Handling Flag Days
Consequences of Flag Days for the notary
A Flag Day signifies the point in time where the network stops using one set of Network Parameters and begins using the new, previously proposed set of Network Parameters. This is discussed in Network parameters update process.
Once a Flag Day is issued, the next time a node polls the Network Map service, it will receive the updated Network Parameters, in turn causing the node to shut down due to a parameter mismatch. As a Notary node (whether a basic Notary or a worker within a HA cluster) is built upon the same foundation as a standard node, it will behave in the same way and also shut down when it next polls.
This shutdown occurs because, with one exception, it is not possible to hot swap the old set of Network Parameters with the new set, and the only option to refresh the parameters is a node restart. A consequence of this is that there is no way to restart the Notary in a preemptive manner prior to the Flag Day.
The exception is if the parameter changes only update the list of notaries. In those circumstances, the node does not need to restart. See Hotloading for more information.

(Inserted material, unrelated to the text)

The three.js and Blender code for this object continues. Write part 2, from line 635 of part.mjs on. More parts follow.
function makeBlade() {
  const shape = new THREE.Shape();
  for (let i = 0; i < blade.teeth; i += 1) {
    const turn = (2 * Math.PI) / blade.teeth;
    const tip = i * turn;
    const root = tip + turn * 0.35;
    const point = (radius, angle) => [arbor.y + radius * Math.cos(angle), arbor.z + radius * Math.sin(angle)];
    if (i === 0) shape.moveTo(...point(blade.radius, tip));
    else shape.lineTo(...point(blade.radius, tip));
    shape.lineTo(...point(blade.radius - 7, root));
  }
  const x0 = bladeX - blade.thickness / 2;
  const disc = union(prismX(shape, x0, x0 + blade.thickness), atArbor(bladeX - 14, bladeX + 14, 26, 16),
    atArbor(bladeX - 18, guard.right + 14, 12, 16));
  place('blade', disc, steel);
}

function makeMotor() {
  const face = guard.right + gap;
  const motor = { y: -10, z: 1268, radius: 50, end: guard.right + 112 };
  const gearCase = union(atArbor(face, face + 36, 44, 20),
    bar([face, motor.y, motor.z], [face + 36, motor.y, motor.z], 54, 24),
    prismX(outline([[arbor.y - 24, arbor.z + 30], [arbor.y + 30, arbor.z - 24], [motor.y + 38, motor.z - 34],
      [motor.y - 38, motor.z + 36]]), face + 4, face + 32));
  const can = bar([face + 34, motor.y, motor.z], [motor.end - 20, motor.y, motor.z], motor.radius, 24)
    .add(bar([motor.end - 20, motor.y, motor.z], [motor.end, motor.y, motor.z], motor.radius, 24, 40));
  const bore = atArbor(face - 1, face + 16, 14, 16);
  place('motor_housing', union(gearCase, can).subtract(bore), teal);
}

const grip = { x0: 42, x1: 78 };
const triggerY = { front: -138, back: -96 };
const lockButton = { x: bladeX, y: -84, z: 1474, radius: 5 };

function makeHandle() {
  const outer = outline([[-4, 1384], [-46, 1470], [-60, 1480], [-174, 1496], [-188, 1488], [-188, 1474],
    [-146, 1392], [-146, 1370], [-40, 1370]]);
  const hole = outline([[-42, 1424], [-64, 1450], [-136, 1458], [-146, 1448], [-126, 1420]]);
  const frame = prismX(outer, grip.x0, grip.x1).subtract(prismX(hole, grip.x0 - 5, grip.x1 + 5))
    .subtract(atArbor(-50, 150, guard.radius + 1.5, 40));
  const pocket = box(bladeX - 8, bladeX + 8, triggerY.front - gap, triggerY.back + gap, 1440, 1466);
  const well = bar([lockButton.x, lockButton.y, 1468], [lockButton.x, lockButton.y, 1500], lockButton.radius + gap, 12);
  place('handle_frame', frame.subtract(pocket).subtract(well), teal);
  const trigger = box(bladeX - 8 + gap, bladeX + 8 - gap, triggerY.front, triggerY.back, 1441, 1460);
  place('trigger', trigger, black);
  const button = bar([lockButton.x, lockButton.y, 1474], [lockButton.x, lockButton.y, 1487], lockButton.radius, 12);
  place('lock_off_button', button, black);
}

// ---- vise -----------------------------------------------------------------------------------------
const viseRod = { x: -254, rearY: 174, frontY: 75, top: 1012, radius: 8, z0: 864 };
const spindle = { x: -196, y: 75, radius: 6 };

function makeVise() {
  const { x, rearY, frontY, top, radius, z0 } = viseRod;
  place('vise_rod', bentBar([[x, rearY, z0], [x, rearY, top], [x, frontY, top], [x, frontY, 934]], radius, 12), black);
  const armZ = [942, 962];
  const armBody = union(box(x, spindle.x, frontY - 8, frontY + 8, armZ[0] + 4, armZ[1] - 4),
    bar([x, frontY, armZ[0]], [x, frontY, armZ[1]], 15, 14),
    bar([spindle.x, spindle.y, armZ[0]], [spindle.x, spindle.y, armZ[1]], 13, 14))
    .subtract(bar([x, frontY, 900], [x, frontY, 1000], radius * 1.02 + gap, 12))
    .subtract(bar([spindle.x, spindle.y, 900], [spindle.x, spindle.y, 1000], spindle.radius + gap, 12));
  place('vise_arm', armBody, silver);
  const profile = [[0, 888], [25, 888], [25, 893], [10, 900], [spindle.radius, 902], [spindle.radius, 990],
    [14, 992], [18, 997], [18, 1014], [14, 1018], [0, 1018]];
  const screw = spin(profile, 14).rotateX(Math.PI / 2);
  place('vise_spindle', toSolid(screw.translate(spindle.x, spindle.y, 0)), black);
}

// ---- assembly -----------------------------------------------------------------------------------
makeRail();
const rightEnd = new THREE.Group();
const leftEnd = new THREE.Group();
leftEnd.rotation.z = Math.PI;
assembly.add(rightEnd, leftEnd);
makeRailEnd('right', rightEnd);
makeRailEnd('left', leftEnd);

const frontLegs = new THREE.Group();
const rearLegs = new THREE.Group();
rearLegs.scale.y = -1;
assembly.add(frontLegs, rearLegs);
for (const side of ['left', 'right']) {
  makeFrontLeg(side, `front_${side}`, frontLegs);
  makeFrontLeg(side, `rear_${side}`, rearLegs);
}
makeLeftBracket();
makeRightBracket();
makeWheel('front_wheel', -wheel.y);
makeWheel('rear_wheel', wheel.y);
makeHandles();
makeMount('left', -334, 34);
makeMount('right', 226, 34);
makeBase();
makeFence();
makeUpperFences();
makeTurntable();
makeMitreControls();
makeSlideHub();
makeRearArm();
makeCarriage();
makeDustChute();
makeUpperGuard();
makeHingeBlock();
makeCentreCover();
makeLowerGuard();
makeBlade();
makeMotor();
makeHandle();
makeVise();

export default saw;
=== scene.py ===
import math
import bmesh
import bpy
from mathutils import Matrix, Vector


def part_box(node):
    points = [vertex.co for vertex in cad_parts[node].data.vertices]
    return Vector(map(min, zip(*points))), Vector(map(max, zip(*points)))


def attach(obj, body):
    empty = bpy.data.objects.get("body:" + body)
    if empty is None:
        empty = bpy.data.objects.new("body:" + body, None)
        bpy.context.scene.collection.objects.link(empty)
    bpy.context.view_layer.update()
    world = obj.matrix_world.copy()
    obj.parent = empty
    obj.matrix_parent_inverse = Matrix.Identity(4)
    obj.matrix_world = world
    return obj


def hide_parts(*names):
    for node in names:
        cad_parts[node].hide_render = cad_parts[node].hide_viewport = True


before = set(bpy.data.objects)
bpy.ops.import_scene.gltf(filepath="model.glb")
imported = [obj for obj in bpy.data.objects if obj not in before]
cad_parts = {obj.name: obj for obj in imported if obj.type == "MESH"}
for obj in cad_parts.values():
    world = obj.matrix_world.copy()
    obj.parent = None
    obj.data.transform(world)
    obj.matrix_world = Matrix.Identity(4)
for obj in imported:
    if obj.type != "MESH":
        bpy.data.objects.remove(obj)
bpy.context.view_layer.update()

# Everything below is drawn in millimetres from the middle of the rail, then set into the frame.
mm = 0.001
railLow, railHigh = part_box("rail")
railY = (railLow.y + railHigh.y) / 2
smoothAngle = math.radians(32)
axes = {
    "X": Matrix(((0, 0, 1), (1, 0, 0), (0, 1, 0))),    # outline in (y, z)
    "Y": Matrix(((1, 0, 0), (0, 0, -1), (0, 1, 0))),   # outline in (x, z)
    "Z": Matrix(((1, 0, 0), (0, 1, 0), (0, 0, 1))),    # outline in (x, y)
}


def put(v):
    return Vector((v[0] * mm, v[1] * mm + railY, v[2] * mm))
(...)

With a simple non-HA Notary service, a zero-downtime parameter update is not possible. After the Flag Day the service must be restarted, either manually and immediately after the Flag Day (if the network operator in control of the Flag Day is also in control of the Notary) or automatically when the Notary next polls the Network Map service (e.g. using a daemon to restart the service after any shutdowns).
Although immediately restarting manually after a Flag Day should be preferred, there is a chance that a notarisation request is sent during the downtime from a node who is not yet aware of the Flag Day. If network participants cannot handle Notary downtime then a HA notary cluster should be run instead.
HA notary cluster
With a HA cluster of Notary worker nodes, a zero-downtime update is possible but is dependent on the Network Map service polling schedules. The schedule of each Notary worker’s polling will be determined by both the polling interval (specified by the Network Map service) along with the Notary service start time. As the node will shutdown when it next polls the Network Map service, having all polling schedules be in sync across worker nodes will mean that without manual intervention the entire HA notary cluster will shutdown after a Flag Day. To avoid this situation a Notary operator should ensure that the worker nodes are started in a staggered manner and the polling intervals are not in sync.
If a daemon or some automated process is being used to resurrect dead worker nodes then the Notary operator can rely on this to automatically handle the Flag Day roll-over. If the polling intervals are properly staggered then this should also result in a zero-downtime Notary cluster however it is inherently more risky.